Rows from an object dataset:
+ + +

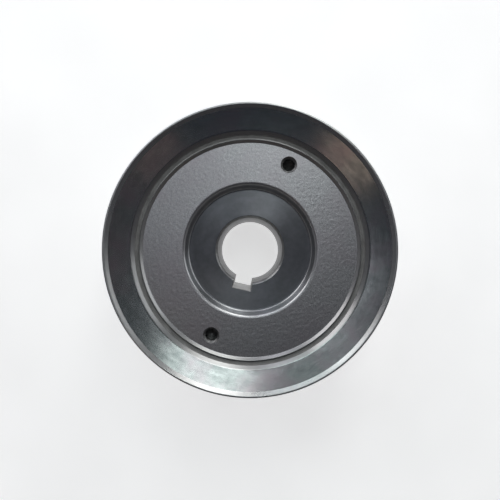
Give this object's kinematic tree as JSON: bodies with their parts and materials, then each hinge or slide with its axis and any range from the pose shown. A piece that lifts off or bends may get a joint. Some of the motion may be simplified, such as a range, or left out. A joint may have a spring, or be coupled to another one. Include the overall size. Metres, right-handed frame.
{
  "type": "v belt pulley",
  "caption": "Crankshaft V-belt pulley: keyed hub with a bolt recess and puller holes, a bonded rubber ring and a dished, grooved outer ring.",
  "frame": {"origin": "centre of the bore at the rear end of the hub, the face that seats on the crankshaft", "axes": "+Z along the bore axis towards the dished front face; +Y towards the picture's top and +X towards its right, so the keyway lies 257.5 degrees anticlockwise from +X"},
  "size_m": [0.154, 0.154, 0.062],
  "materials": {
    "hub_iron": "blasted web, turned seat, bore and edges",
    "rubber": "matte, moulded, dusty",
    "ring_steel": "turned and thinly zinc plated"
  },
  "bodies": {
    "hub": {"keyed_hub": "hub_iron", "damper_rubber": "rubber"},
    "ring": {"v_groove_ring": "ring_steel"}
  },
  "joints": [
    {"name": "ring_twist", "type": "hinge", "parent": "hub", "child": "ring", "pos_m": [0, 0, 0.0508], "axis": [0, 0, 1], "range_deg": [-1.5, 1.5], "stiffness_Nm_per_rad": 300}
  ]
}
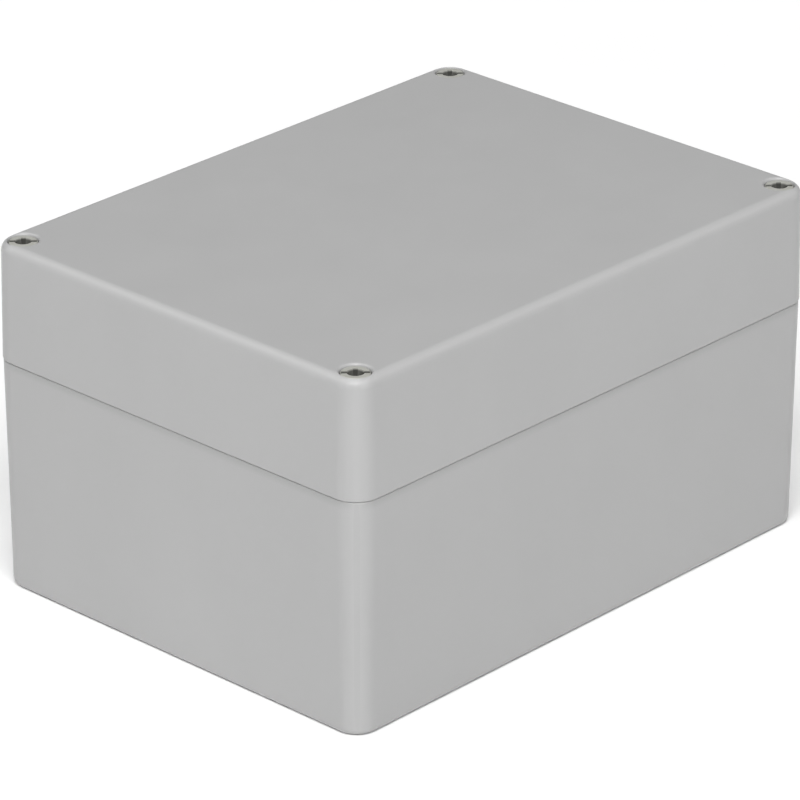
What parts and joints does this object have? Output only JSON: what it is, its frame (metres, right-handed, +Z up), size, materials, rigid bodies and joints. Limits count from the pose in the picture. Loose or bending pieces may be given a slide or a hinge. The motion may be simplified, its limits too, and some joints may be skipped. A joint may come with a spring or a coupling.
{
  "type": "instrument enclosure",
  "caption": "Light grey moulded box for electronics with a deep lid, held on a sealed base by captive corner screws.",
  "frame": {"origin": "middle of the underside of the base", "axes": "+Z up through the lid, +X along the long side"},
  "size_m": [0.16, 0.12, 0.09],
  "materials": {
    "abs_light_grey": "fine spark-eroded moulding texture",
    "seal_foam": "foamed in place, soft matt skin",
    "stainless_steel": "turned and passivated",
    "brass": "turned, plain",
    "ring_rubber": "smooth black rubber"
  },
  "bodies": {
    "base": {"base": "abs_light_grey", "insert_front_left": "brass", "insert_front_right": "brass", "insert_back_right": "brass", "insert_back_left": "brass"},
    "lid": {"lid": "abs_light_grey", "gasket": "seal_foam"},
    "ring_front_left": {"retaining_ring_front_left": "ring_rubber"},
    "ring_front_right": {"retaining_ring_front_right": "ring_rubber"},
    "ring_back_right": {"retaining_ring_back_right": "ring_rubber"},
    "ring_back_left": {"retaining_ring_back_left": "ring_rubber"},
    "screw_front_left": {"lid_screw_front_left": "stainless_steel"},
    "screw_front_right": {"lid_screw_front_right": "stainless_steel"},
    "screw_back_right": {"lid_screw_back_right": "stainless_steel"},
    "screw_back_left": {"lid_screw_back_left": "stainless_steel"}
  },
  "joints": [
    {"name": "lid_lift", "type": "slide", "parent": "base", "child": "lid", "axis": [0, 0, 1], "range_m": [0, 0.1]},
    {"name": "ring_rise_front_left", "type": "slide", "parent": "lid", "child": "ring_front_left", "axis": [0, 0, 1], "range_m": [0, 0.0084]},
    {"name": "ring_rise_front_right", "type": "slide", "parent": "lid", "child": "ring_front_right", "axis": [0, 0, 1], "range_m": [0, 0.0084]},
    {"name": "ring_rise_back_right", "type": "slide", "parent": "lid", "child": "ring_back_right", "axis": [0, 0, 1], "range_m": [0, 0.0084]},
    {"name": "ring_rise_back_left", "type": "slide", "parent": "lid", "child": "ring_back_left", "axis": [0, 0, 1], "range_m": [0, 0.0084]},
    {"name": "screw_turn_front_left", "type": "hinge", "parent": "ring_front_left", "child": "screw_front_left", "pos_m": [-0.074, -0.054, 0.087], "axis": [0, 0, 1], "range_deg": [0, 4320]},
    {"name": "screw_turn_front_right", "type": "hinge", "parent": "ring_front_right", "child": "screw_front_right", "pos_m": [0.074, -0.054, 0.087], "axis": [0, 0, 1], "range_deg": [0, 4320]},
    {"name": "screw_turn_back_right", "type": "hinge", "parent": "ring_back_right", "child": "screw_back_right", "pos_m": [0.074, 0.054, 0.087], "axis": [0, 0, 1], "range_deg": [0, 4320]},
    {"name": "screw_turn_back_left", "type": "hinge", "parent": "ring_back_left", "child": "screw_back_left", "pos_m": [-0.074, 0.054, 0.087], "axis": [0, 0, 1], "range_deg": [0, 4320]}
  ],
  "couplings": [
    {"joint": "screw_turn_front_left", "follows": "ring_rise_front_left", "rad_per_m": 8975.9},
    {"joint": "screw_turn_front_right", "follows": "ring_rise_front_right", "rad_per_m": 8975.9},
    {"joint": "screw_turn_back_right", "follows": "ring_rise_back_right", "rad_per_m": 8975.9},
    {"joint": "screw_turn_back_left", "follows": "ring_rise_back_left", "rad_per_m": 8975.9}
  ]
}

+ + +

▸ EXERCISE: Give an exact copy of all the data shown above.

▸ SOLUTION FOR THIS PROBLEM:
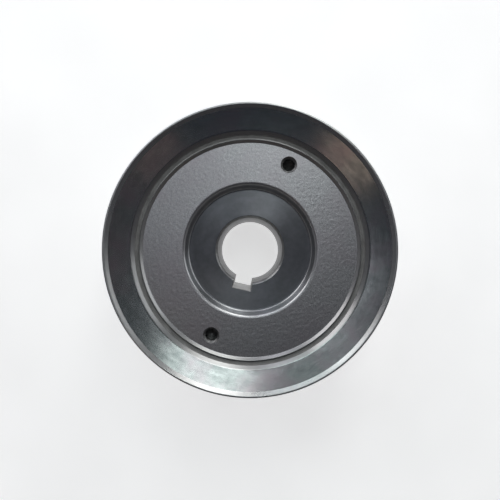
Give this object's kinematic tree as JSON: bodies with their parts and materials, then each hinge or slide with its axis and any range from the pose shown. A piece that lifts off or bends may get a joint. Some of the motion may be simplified, such as a range, or left out. A joint may have a spring, or be coupled to another one. Include the overall size. Metres, right-handed frame.
{
  "type": "v belt pulley",
  "caption": "Crankshaft V-belt pulley: keyed hub with a bolt recess and puller holes, a bonded rubber ring and a dished, grooved outer ring.",
  "frame": {"origin": "centre of the bore at the rear end of the hub, the face that seats on the crankshaft", "axes": "+Z along the bore axis towards the dished front face; +Y towards the picture's top and +X towards its right, so the keyway lies 257.5 degrees anticlockwise from +X"},
  "size_m": [0.154, 0.154, 0.062],
  "materials": {
    "hub_iron": "blasted web, turned seat, bore and edges",
    "rubber": "matte, moulded, dusty",
    "ring_steel": "turned and thinly zinc plated"
  },
  "bodies": {
    "hub": {"keyed_hub": "hub_iron", "damper_rubber": "rubber"},
    "ring": {"v_groove_ring": "ring_steel"}
  },
  "joints": [
    {"name": "ring_twist", "type": "hinge", "parent": "hub", "child": "ring", "pos_m": [0, 0, 0.0508], "axis": [0, 0, 1], "range_deg": [-1.5, 1.5], "stiffness_Nm_per_rad": 300}
  ]
}
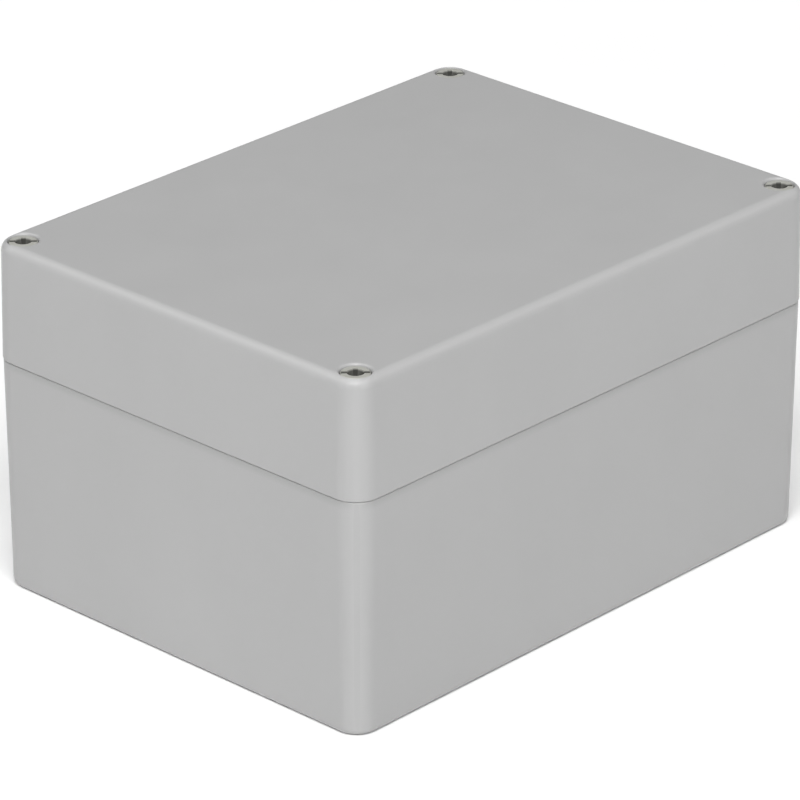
What parts and joints does this object have? Output only JSON: what it is, its frame (metres, right-handed, +Z up), size, materials, rigid bodies and joints. Limits count from the pose in the picture. Loose or bending pieces may be given a slide or a hinge. The motion may be simplified, its limits too, and some joints may be skipped. A joint may come with a spring or a coupling.
{
  "type": "instrument enclosure",
  "caption": "Light grey moulded box for electronics with a deep lid, held on a sealed base by captive corner screws.",
  "frame": {"origin": "middle of the underside of the base", "axes": "+Z up through the lid, +X along the long side"},
  "size_m": [0.16, 0.12, 0.09],
  "materials": {
    "abs_light_grey": "fine spark-eroded moulding texture",
    "seal_foam": "foamed in place, soft matt skin",
    "stainless_steel": "turned and passivated",
    "brass": "turned, plain",
    "ring_rubber": "smooth black rubber"
  },
  "bodies": {
    "base": {"base": "abs_light_grey", "insert_front_left": "brass", "insert_front_right": "brass", "insert_back_right": "brass", "insert_back_left": "brass"},
    "lid": {"lid": "abs_light_grey", "gasket": "seal_foam"},
    "ring_front_left": {"retaining_ring_front_left": "ring_rubber"},
    "ring_front_right": {"retaining_ring_front_right": "ring_rubber"},
    "ring_back_right": {"retaining_ring_back_right": "ring_rubber"},
    "ring_back_left": {"retaining_ring_back_left": "ring_rubber"},
    "screw_front_left": {"lid_screw_front_left": "stainless_steel"},
    "screw_front_right": {"lid_screw_front_right": "stainless_steel"},
    "screw_back_right": {"lid_screw_back_right": "stainless_steel"},
    "screw_back_left": {"lid_screw_back_left": "stainless_steel"}
  },
  "joints": [
    {"name": "lid_lift", "type": "slide", "parent": "base", "child": "lid", "axis": [0, 0, 1], "range_m": [0, 0.1]},
    {"name": "ring_rise_front_left", "type": "slide", "parent": "lid", "child": "ring_front_left", "axis": [0, 0, 1], "range_m": [0, 0.0084]},
    {"name": "ring_rise_front_right", "type": "slide", "parent": "lid", "child": "ring_front_right", "axis": [0, 0, 1], "range_m": [0, 0.0084]},
    {"name": "ring_rise_back_right", "type": "slide", "parent": "lid", "child": "ring_back_right", "axis": [0, 0, 1], "range_m": [0, 0.0084]},
    {"name": "ring_rise_back_left", "type": "slide", "parent": "lid", "child": "ring_back_left", "axis": [0, 0, 1], "range_m": [0, 0.0084]},
    {"name": "screw_turn_front_left", "type": "hinge", "parent": "ring_front_left", "child": "screw_front_left", "pos_m": [-0.074, -0.054, 0.087], "axis": [0, 0, 1], "range_deg": [0, 4320]},
    {"name": "screw_turn_front_right", "type": "hinge", "parent": "ring_front_right", "child": "screw_front_right", "pos_m": [0.074, -0.054, 0.087], "axis": [0, 0, 1], "range_deg": [0, 4320]},
    {"name": "screw_turn_back_right", "type": "hinge", "parent": "ring_back_right", "child": "screw_back_right", "pos_m": [0.074, 0.054, 0.087], "axis": [0, 0, 1], "range_deg": [0, 4320]},
    {"name": "screw_turn_back_left", "type": "hinge", "parent": "ring_back_left", "child": "screw_back_left", "pos_m": [-0.074, 0.054, 0.087], "axis": [0, 0, 1], "range_deg": [0, 4320]}
  ],
  "couplings": [
    {"joint": "screw_turn_front_left", "follows": "ring_rise_front_left", "rad_per_m": 8975.9},
    {"joint": "screw_turn_front_right", "follows": "ring_rise_front_right", "rad_per_m": 8975.9},
    {"joint": "screw_turn_back_right", "follows": "ring_rise_back_right", "rad_per_m": 8975.9},
    {"joint": "screw_turn_back_left", "follows": "ring_rise_back_left", "rad_per_m": 8975.9}
  ]
}